Task description:
Each line from the beginning of the data below through the line containing "rim_rounding = 0.5" should be repeated exactly, please.

=====

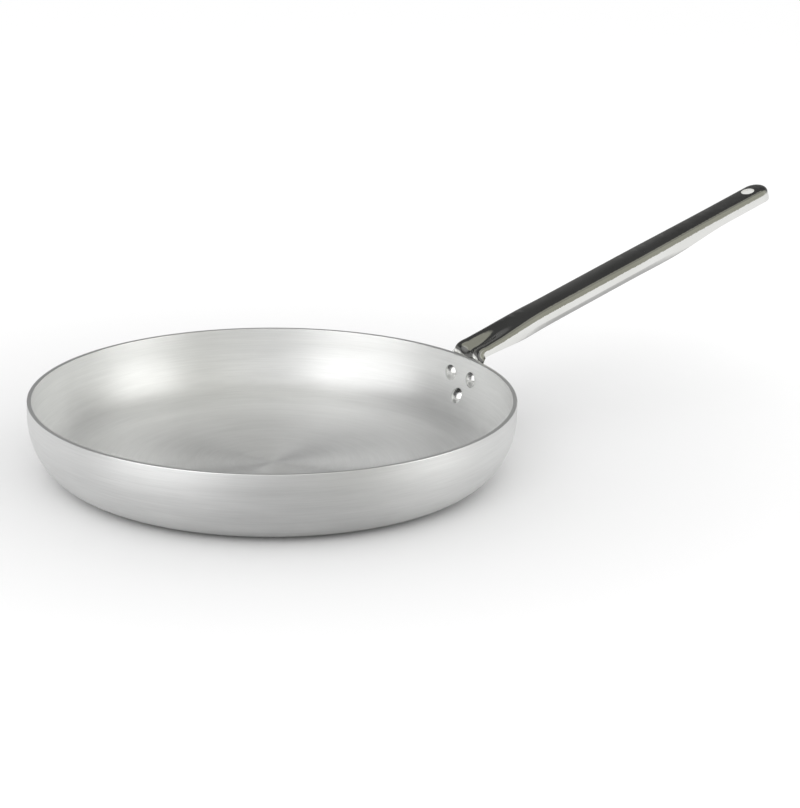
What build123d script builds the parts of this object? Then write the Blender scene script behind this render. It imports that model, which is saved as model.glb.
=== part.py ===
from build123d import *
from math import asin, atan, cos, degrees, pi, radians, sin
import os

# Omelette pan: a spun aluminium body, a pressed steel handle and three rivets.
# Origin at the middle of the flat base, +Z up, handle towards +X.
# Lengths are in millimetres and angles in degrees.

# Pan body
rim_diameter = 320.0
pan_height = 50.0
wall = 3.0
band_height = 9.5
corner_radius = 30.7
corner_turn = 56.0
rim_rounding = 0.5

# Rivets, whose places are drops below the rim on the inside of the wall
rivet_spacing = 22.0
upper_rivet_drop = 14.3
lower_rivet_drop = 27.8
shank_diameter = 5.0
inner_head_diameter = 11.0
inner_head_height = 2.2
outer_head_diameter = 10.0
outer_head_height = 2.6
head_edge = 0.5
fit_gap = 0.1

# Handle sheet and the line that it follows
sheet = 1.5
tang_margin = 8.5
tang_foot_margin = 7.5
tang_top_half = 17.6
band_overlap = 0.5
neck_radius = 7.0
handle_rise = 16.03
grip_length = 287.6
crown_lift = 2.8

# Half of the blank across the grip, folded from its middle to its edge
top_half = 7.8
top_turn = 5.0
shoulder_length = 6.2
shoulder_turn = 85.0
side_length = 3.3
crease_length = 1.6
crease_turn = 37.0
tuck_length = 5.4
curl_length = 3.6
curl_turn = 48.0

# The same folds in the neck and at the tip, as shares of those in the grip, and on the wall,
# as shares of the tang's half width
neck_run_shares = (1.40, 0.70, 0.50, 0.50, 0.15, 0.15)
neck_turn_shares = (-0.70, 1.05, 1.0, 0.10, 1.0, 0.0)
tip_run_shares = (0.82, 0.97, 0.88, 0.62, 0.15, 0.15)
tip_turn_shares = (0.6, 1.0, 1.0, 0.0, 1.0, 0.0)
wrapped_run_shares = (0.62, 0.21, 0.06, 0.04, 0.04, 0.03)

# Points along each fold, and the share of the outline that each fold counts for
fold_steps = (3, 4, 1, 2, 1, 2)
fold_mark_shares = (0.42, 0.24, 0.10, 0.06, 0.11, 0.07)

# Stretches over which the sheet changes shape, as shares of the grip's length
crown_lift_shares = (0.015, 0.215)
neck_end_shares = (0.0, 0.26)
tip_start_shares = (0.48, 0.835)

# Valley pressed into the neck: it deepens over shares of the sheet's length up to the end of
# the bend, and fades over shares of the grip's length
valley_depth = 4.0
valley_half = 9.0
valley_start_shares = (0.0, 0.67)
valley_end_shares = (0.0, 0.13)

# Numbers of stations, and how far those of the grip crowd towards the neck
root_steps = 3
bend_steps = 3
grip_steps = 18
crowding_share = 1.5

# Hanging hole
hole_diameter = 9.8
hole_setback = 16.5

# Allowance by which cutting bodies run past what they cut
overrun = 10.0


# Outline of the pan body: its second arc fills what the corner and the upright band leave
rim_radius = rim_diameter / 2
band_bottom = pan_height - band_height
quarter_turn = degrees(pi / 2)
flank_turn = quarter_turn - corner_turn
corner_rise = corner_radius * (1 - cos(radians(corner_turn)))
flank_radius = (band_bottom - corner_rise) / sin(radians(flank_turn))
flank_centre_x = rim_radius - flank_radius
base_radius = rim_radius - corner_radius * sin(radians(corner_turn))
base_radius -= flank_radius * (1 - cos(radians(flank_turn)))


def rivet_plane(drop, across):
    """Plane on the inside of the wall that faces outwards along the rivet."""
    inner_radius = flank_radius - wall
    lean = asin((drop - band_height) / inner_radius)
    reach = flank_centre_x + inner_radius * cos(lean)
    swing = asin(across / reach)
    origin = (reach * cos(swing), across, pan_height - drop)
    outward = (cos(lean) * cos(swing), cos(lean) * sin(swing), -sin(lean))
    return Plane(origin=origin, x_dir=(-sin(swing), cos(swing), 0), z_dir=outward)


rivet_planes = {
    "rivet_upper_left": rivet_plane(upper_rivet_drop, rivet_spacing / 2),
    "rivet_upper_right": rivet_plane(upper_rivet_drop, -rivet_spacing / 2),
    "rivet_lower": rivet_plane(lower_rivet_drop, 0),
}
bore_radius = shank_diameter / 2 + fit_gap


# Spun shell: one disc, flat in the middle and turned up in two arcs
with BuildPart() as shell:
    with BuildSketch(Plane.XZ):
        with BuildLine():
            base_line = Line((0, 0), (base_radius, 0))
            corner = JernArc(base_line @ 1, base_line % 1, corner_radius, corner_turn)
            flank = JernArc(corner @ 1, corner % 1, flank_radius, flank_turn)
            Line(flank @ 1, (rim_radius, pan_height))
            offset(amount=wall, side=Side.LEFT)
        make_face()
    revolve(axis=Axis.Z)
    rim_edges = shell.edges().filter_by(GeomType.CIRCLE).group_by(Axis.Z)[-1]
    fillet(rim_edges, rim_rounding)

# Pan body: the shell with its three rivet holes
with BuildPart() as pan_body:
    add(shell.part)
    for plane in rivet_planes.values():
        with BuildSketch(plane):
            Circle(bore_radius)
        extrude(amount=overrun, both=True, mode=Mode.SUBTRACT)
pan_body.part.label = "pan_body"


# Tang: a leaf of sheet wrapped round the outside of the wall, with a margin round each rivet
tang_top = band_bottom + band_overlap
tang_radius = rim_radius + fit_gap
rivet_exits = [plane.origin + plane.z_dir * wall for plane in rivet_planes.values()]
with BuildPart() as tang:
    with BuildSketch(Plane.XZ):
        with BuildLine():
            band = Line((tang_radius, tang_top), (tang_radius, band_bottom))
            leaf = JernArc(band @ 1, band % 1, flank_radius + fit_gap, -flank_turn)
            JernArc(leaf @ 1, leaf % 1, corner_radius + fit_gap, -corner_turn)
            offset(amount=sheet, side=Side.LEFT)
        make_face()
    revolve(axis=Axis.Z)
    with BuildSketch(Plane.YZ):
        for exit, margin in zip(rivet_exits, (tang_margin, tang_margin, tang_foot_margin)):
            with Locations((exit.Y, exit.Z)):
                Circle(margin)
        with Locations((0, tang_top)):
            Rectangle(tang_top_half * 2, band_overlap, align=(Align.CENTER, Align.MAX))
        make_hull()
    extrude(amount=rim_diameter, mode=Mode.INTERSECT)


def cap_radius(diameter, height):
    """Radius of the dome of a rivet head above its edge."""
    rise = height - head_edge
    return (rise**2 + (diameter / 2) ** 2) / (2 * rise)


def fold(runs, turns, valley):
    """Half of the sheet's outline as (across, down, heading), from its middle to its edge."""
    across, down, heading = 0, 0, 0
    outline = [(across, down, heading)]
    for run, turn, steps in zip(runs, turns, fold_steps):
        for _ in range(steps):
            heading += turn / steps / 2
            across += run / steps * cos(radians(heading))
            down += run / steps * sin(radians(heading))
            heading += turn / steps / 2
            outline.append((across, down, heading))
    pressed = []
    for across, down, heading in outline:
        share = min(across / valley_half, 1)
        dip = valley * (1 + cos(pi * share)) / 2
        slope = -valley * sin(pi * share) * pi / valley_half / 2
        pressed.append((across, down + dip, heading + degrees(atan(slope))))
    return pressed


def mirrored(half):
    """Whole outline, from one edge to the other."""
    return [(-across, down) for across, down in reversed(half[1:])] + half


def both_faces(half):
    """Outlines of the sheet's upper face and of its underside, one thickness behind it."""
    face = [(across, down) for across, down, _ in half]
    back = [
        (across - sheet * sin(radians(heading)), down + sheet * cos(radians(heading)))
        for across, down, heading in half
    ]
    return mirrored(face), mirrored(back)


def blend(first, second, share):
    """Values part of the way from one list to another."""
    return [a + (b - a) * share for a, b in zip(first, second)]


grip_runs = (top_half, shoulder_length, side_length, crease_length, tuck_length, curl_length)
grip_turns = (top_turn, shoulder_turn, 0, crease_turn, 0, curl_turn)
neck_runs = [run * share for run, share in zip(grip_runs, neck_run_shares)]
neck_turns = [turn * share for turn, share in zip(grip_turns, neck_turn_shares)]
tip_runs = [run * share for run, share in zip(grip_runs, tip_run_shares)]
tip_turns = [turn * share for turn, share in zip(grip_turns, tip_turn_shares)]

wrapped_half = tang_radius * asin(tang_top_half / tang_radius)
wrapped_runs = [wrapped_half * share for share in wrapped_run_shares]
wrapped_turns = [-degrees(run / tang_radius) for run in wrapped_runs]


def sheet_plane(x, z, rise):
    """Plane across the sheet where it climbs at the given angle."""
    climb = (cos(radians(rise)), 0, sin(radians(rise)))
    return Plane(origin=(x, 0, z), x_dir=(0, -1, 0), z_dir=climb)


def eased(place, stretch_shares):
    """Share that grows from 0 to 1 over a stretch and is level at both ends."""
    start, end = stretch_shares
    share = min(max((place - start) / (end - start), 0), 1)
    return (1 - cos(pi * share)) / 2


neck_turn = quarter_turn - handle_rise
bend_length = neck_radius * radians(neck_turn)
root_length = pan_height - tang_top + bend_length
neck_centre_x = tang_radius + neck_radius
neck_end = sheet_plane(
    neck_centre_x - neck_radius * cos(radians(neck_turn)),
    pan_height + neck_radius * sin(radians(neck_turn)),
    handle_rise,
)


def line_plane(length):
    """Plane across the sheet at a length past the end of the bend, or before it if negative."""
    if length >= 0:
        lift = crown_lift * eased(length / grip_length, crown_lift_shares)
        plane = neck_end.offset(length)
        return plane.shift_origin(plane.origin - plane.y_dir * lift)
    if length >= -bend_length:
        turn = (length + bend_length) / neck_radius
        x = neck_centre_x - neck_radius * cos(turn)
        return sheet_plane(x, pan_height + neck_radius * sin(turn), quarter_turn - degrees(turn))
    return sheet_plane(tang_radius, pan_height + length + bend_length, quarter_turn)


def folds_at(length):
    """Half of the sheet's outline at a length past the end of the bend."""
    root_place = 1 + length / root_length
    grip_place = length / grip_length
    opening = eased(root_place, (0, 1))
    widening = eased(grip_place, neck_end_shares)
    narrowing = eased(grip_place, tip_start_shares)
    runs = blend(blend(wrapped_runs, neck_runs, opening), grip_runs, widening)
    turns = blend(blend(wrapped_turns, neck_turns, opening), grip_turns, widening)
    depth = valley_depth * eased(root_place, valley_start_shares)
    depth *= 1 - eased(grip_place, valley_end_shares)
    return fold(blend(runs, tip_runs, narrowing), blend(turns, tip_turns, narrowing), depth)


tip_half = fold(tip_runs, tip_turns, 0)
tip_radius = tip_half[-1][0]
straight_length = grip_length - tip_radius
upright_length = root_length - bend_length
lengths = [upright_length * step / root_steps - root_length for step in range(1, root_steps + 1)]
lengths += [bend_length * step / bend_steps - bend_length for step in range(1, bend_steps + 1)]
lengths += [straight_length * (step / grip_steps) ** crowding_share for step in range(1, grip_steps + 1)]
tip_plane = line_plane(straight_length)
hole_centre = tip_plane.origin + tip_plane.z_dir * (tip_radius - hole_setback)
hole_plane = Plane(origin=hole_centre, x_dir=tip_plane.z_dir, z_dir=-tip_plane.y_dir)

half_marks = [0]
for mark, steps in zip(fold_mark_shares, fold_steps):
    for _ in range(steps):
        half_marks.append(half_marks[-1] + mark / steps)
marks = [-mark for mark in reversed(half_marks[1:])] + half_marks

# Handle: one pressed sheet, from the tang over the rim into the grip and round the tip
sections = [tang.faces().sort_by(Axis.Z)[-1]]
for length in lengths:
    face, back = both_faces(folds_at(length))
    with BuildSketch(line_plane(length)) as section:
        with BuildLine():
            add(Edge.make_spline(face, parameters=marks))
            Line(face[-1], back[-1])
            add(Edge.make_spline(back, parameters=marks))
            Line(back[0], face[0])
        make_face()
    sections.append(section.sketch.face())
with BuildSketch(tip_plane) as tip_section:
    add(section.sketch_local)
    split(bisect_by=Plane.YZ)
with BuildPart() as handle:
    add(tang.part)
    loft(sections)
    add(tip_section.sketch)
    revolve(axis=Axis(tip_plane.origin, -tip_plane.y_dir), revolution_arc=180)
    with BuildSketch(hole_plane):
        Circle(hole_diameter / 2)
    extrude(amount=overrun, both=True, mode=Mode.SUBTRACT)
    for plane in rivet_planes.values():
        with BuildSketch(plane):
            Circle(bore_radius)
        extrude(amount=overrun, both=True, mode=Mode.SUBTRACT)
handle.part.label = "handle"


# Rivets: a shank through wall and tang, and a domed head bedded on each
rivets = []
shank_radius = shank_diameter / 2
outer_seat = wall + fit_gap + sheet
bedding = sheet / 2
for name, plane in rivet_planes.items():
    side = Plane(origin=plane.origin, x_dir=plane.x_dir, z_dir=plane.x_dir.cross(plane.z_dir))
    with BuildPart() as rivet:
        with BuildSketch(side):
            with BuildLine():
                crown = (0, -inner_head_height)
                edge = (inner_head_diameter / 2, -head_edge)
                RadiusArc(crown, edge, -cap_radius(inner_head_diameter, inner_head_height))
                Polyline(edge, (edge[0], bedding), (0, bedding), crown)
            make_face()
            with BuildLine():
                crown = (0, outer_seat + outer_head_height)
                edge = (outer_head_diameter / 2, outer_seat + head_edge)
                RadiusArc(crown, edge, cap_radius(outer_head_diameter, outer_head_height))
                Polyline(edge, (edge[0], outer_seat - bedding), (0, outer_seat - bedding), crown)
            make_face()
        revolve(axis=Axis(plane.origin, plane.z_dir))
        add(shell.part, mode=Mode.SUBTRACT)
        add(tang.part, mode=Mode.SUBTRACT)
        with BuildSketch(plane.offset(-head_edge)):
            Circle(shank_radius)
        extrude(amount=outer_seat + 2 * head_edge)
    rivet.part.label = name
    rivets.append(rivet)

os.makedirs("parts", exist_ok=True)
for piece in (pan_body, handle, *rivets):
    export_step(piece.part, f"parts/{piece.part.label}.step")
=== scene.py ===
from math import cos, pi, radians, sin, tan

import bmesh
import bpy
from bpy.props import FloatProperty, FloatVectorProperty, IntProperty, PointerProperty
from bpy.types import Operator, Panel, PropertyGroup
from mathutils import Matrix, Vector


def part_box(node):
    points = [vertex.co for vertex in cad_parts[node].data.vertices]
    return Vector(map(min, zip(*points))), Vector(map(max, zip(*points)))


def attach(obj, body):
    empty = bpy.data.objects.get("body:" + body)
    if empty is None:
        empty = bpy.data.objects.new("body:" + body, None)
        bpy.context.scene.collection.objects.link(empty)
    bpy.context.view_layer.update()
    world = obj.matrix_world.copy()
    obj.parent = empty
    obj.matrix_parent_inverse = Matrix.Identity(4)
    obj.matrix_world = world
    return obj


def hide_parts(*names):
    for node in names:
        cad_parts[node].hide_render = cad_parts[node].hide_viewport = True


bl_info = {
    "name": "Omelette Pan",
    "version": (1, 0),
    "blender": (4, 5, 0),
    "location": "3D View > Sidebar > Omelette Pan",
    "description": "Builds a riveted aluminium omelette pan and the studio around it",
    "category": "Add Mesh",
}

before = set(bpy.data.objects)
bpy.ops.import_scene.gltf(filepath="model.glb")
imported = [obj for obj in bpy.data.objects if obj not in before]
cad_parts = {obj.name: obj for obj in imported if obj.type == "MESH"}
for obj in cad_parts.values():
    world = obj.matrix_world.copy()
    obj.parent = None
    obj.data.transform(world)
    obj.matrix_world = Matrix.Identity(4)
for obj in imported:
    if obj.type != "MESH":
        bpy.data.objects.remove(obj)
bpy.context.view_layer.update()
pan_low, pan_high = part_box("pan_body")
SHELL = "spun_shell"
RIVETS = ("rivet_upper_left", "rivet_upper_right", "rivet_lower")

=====

Solution below:
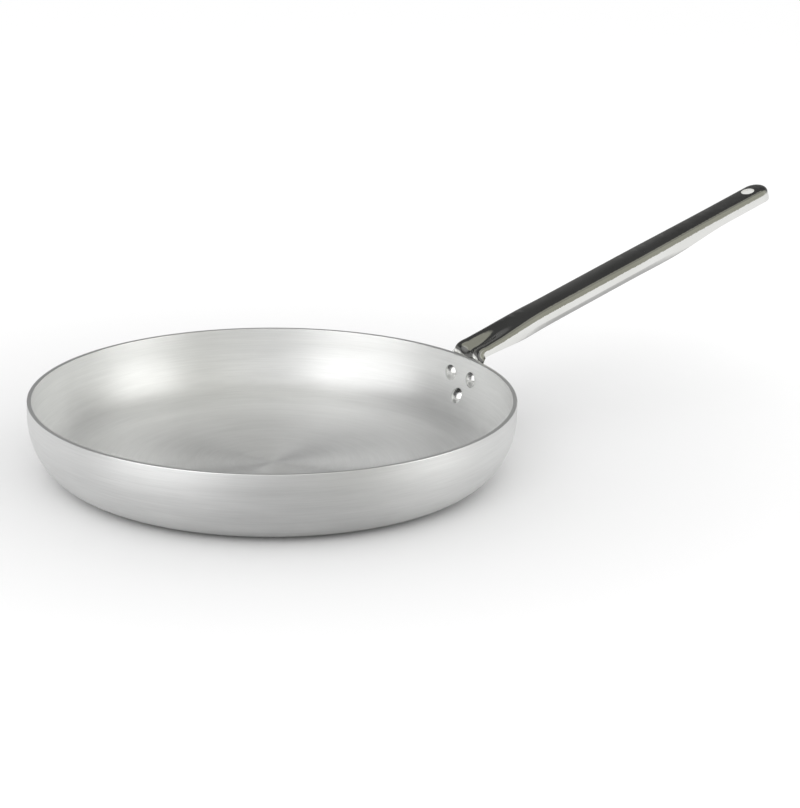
What build123d script builds the parts of this object? Then write the Blender scene script behind this render. It imports that model, which is saved as model.glb.
=== part.py ===
from build123d import *
from math import asin, atan, cos, degrees, pi, radians, sin
import os

# Omelette pan: a spun aluminium body, a pressed steel handle and three rivets.
# Origin at the middle of the flat base, +Z up, handle towards +X.
# Lengths are in millimetres and angles in degrees.

# Pan body
rim_diameter = 320.0
pan_height = 50.0
wall = 3.0
band_height = 9.5
corner_radius = 30.7
corner_turn = 56.0
rim_rounding = 0.5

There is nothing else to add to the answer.